All of these provided powerful food for the imagination, and as with the conquest of the moon, I think something has been lost with their inevitable suppression. One in particular is currently exercising me, and that is the idea of spirits. By that I mean disembodied beings, supernatural entities able to speed through the world and appear and disappear at will, some malevolent maybe, some benign, and if you ask me to give you an example, I have one ready to hand: Shakespeare's Ariel, the attendant spirit of The Tempest.

Ariel, you may remember, is bound to serve Prospero, the magician-duke who has been deprived of his dukedom of Milan by his evil brother and exiled, with his young daughter, to a desert island. Ariel flies hither and thither doing Prospero's bidding – he whips up the storm which brings all the characters together so that the story can be resolved – but he is also desperate for his freedom, which in the end Prospero reluctantly grants him.

Ethereal, insubstantial, even androgynous (I'm saying him for the sake of convenience), Ariel is a joyous creation, a creature unbound by gravity, unburdened by human clay, who brings to life the ephemeral longing in us to be lighter than air. But The Tempest being what it is, there is more to him than a pet sprite, especially if we see the story of Shakespeare's last play, as many people do, as profoundly autobiographical: Prospero giving up his magic at the end is Shakespeare saying farewell to art.

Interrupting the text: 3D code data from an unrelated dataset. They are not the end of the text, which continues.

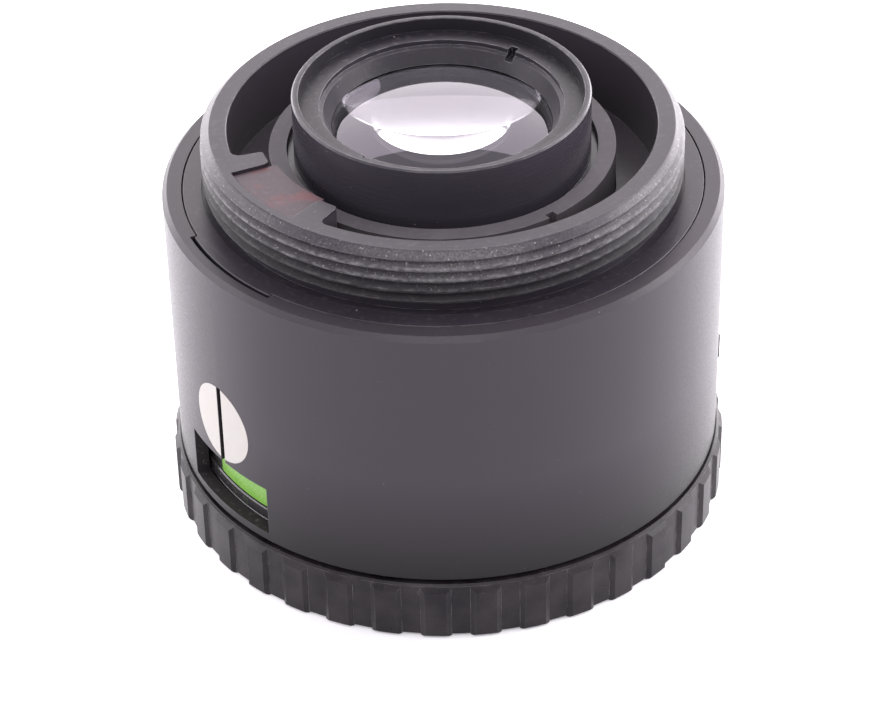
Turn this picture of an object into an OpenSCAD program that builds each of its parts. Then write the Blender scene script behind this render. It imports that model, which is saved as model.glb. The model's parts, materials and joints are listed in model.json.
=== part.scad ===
// Enlarger lens with a 39 mm screw mount, a ribbed aperture ring and a lit aperture scale.
// Millimetres. Z is the optical axis, +Z towards the enlarger, z = 0 on the mounting flange.
// Azimuths are degrees from -Y towards +X, so azimuth 0 is the side that faces the user.

/* [Mount] */
// Crest radius of the mount thread
thread_r = 19.5; // [19.3:0.05:19.6]
// Pitch of the mount thread, 26 turns to the inch
thread_pitch = 0.977; // [0.9:0.001:1.0]
// Height of the threaded collar above the flange
collar_h = 5.3; // [5.1:0.1:6]
// Bore of the threaded collar
throat_r = 17.3; // [17.2:0.05:17.4]
// Radius of the flange disc
flange_r = 21.15; // [21:0.05:21.2]
// Thickness of the flange disc
flange_t = 1.6; // [1.4:0.1:1.6]

/* [Sleeve] */
// Outer radius of the sleeve
sleeve_r = 22.85; // [22.7:0.05:23]
// Length of the sleeve
sleeve_h = 23.8; // [23.6:0.1:23.8]
// Thickness of the sleeve wall
sleeve_t = 1.1; // [1:0.05:1.15]

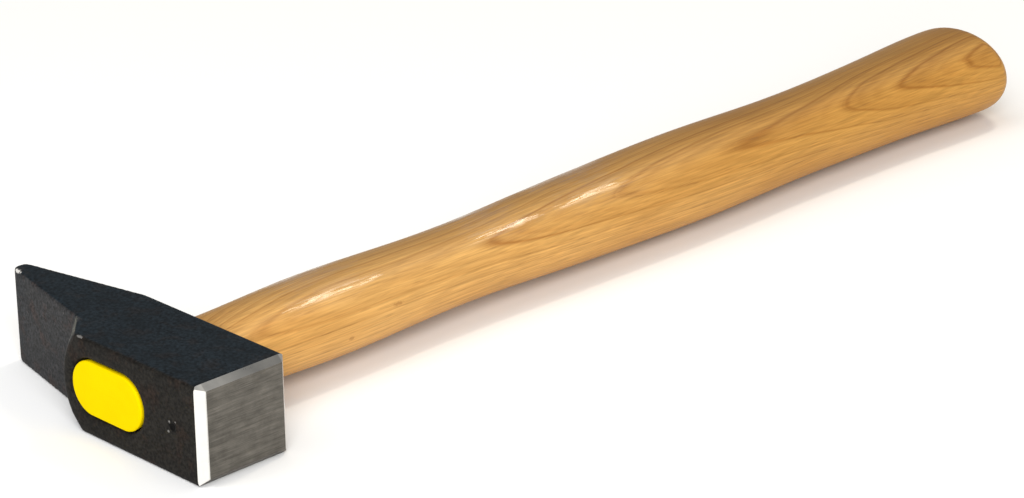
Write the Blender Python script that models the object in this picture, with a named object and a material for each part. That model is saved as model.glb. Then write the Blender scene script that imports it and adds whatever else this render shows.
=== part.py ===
"""A cross-peen hammer with a square face: forged head, wedged ash handle and a cast seal in the eye.

The tool lies on its cheek. +Z is up out of the upper cheek, +Y runs along the handle from the crown
of the head to the butt, and +X points out of the striking face. The origin lies on the lower cheek,
straight below the middle of the eye.
"""

import math

import bmesh
import bpy
from mathutils import Matrix

MM = 0.001

# Driving dimensions, in metres and radians
HEAD_THICKNESS = 25.0 * MM  # from cheek to cheek, along Z
HEAD_DEPTH = 26.8 * MM  # from crown to back, along Y
EYE_TO_FACE = 33.6 * MM
EYE_TO_PEEN = 54.9 * MM
FACE_CHAMFER = 1.9 * MM

PEEN_EDGE_RADIUS = 2.4 * MM
PEEN_EDGE_Y = 3.5 * MM  # the peen's edge lies this far from mid-depth, towards the butt
PEEN_FRONT_SLOPE = math.radians(12.5)  # the crown-side facet, against the crown
PEEN_BACK_SLOPE = math.radians(11.9)
BACK_BLEND_RADIUS = 20.0 * MM  # between the flat back and the peen's back facet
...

In this reading, it is not hard to see the attendant spirit the magician is so reluctant to set free as Shakespeare's own imagination, to which, as old age approaches, he has to say goodbye. His great gift had roamed the world at his bidding, creating storms and unforgettable characters and unforgettable poetry, but now, willy-nilly, he has to say farewell to it, and go and be an ordinary citizen living in a small market town in Warwickshire, and wait for death (it took four years to come).

That Shakespeare could choose a spirit, a "tricksy spirit" to represent his own wonderful soaring wandering gift, creating such a sparkling metaphor, was singularly fortuitous and due to the fact that science had not yet consigned such beings to the dustbin of superstition; but such choices are not open to us. For us, spirits are over and done with, and we cannot compare anything to them. I have been thinking this with regret all week as I have struggled to find a way of expressing my elation at seeing, last Sunday, the first butterfly of the year.

It was a brimstone, a bright yellow brimstone. Using science, and rationality, I can tell you quite a lot about it: that it was an insect; that it belonged to the butterfly family Pieridae, the whites; that it had overwintered as an adult, one of only four British butterfly species to do so (the others pass the winter variously as eggs, or caterpillars, or pupae); that in its caterpillar stage it had fed on the plants buckthorn or alder buckthorn; and that it had hibernated disguised as a leaf, probably in an ivy clump, until the first warm day in March woke it up.

But that doesn't remotely get it. What I saw electrified me instantly; it was the sign of the turning year, not just of the warm times coming again but of the great rebirth of everything, the great unstoppable renewal, and the brilliance of its colour seemed to proclaim the magnitude of the change it was signalling. It was like a piece of sunlight that had been loosed from the sun's rays and was free to wander, announcing the spring, and I realised that science, which has now given us so much knowledge about such organisms, did not have any way of conveying its meaning at that moment, at least to me.

For if I say to you, I saw an insect, which is strictly true, what will that tell you? Nothing. The categorisation, which conveys the knowledge, immediately begins to flatten the meaning. But if I say to you, I saw a spirit, which is what it felt like – the spirit of the spring or whatever you wish – then at once we are in different territory, we are in the territory of the imagination.

Let us hold hard to the imagination as we try to preserve the Earth and what it means to us. Science is essential and has given us great things and cannot be dispensed with, but the true wonder of the natural world is beyond its grasp.